* START *
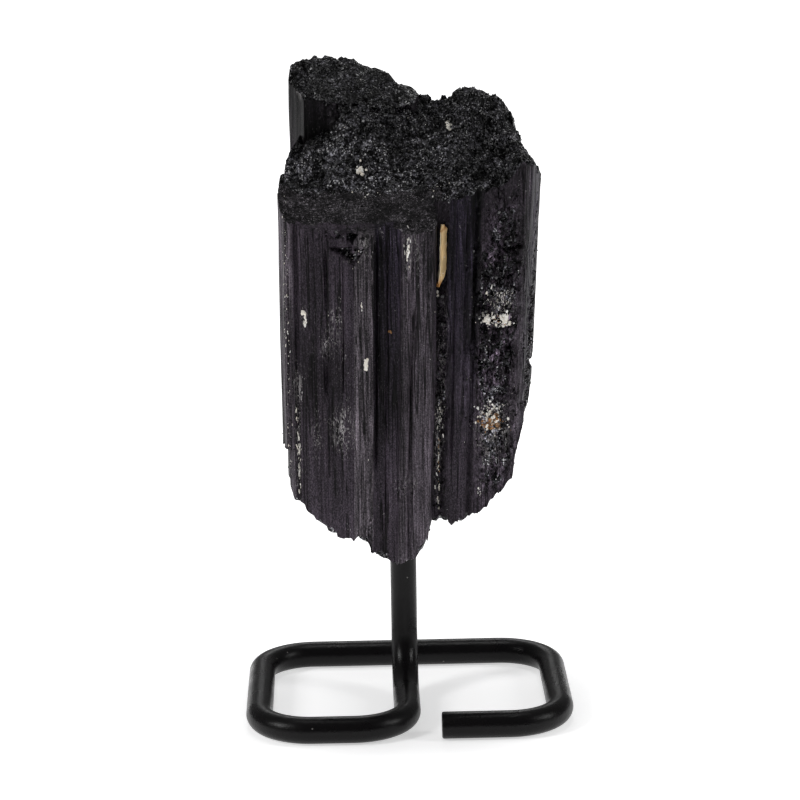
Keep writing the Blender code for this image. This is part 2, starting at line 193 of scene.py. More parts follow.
# Patches where the sides are broken: x, y, z, radius across, radius along Z and strength.
ROUGH_PATCHES = (
    (19.9, -17.5, 107.0, 3.7, 8.0, 1.3),
    (20.6, -17.5, 117.0, 3.4, 5.0, 0.4),
    (19.9, -17.4, 92.0, 3.9, 12.0, 1.6),
    (19.9, -17.4, 76.0, 3.7, 12.0, 1.2),
    (20.5, -17.4, 62.0, 3.8, 8.0, 0.8),
    (27.6, -10.0, 76.0, 3.5, 12.0, 1.0),
    (28.0, -8.0, 104.0, 3.0, 16.0, 0.3),
    (8.0, -17.0, 80.0, 1.3, 24.0, 1.0),
    (28.4, -8.0, 92.0, 3.0, 8.0, 0.8),
    (-7.2, -21.0, 46.0, 0.9, 4.0, 0.8),
    (-17.2, -21.0, 86.0, 1.0, 1.6, 0.8),
    (1.6, -21.4, 57.0, 2.2, 2.0, 0.7),
    (-9.0, 4.0, 138.0, 5.0, 5.0, 1.8),
    (-15.5, 4.0, 138.0, 2.4, 3.0, 0.7),
    (0.0, 5.0, 138.0, 5.0, 5.0, 1.6),
    (-13.5, -20.8, 112.6, 4.4, 1.2, 0.7),
)

# Triangular hollows in the front: left x, right x and z of the upper edge, x and z of the
# lowest corner, and depth.
HOLLOWS = (
    (-17.2, -8.0, 110.4, -10.6, 106.0, 0.7),
    (-13.6, -9.4, 114.5, -11.4, 110.4, 1.0),
    (15.6, 24.0, 103.0, 20.5, 99.6, 1.5),
    (19.5, 25.0, 109.6, 24.0, 106.6, 1.2),
    (15.0, 20.5, 97.0, 16.0, 90.5, 1.6),
    (16.5, 23.8, 91.8, 19.0, 86.8, 1.5),
)

HOLLOW_LIMIT_Y = -14.0

# Tones of the ribs, in plan: lowest and highest x, lowest and highest y, blue and pale. Blue is a bluer,
# darker tint that is partly painted shade on recessed ribs, and pale is a paler tone that is partly
# painted light on ribs that face the lamps.
RIB_TONES = (
    (-19.6, 6.0, 1.0, 9.0, 0.4, 0.3),
    (-26.8, -24.0, -20.5, -12.0, 0.0, 0.5),
    (-11.0, -6.7, -22.5, -19.5, 0.0, 0.8),
    (-6.6, -1.2, -21.0, -18.0, 0.9, 0.0),
    (-1.0, 6.0, -22.5, -18.5, 0.2, 0.45),
    (9.0, 15.6, -19.0, -15.0, 1.0, 0.0),
    (23.2, 25.8, -18.0, -15.0, 0.3, 0.3),
    (25.8, 30.0, -16.0, 4.0, 0.7, 0.0),
)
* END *
What is needed:
Quote each line above in full, word for word.

Full response:
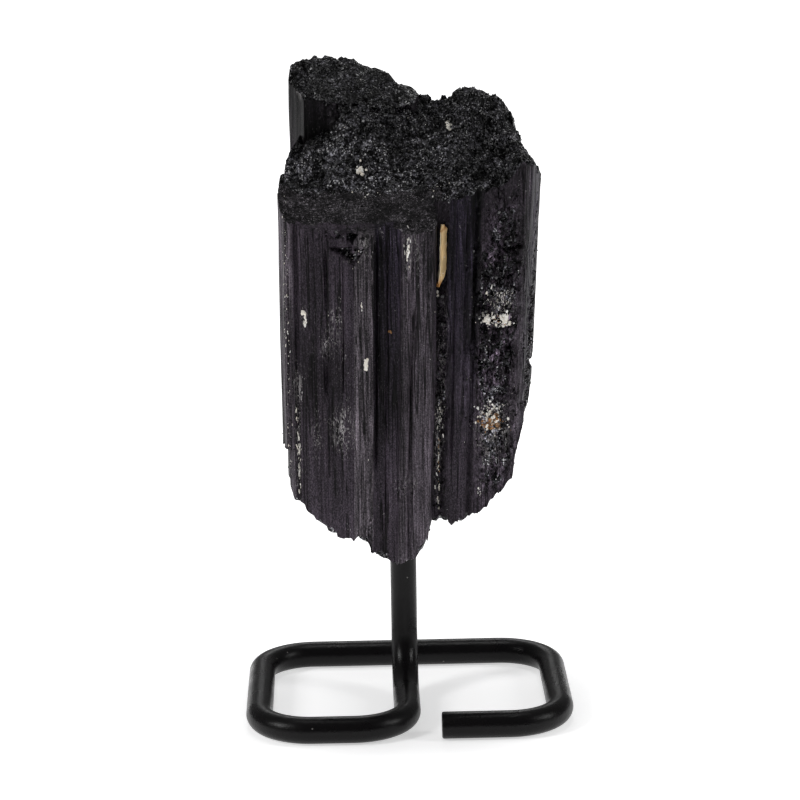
Keep writing the Blender code for this image. This is part 2, starting at line 193 of scene.py. More parts follow.
# Patches where the sides are broken: x, y, z, radius across, radius along Z and strength.
ROUGH_PATCHES = (
    (19.9, -17.5, 107.0, 3.7, 8.0, 1.3),
    (20.6, -17.5, 117.0, 3.4, 5.0, 0.4),
    (19.9, -17.4, 92.0, 3.9, 12.0, 1.6),
    (19.9, -17.4, 76.0, 3.7, 12.0, 1.2),
    (20.5, -17.4, 62.0, 3.8, 8.0, 0.8),
    (27.6, -10.0, 76.0, 3.5, 12.0, 1.0),
    (28.0, -8.0, 104.0, 3.0, 16.0, 0.3),
    (8.0, -17.0, 80.0, 1.3, 24.0, 1.0),
    (28.4, -8.0, 92.0, 3.0, 8.0, 0.8),
    (-7.2, -21.0, 46.0, 0.9, 4.0, 0.8),
    (-17.2, -21.0, 86.0, 1.0, 1.6, 0.8),
    (1.6, -21.4, 57.0, 2.2, 2.0, 0.7),
    (-9.0, 4.0, 138.0, 5.0, 5.0, 1.8),
    (-15.5, 4.0, 138.0, 2.4, 3.0, 0.7),
    (0.0, 5.0, 138.0, 5.0, 5.0, 1.6),
    (-13.5, -20.8, 112.6, 4.4, 1.2, 0.7),
)

# Triangular hollows in the front: left x, right x and z of the upper edge, x and z of the
# lowest corner, and depth.
HOLLOWS = (
    (-17.2, -8.0, 110.4, -10.6, 106.0, 0.7),
    (-13.6, -9.4, 114.5, -11.4, 110.4, 1.0),
    (15.6, 24.0, 103.0, 20.5, 99.6, 1.5),
    (19.5, 25.0, 109.6, 24.0, 106.6, 1.2),
    (15.0, 20.5, 97.0, 16.0, 90.5, 1.6),
    (16.5, 23.8, 91.8, 19.0, 86.8, 1.5),
)

HOLLOW_LIMIT_Y = -14.0

# Tones of the ribs, in plan: lowest and highest x, lowest and highest y, blue and pale. Blue is a bluer,
# darker tint that is partly painted shade on recessed ribs, and pale is a paler tone that is partly
# painted light on ribs that face the lamps.
RIB_TONES = (
    (-19.6, 6.0, 1.0, 9.0, 0.4, 0.3),
    (-26.8, -24.0, -20.5, -12.0, 0.0, 0.5),
    (-11.0, -6.7, -22.5, -19.5, 0.0, 0.8),
    (-6.6, -1.2, -21.0, -18.0, 0.9, 0.0),
    (-1.0, 6.0, -22.5, -18.5, 0.2, 0.45),
    (9.0, 15.6, -19.0, -15.0, 1.0, 0.0),
    (23.2, 25.8, -18.0, -15.0, 0.3, 0.3),
    (25.8, 30.0, -16.0, 4.0, 0.7, 0.0),
)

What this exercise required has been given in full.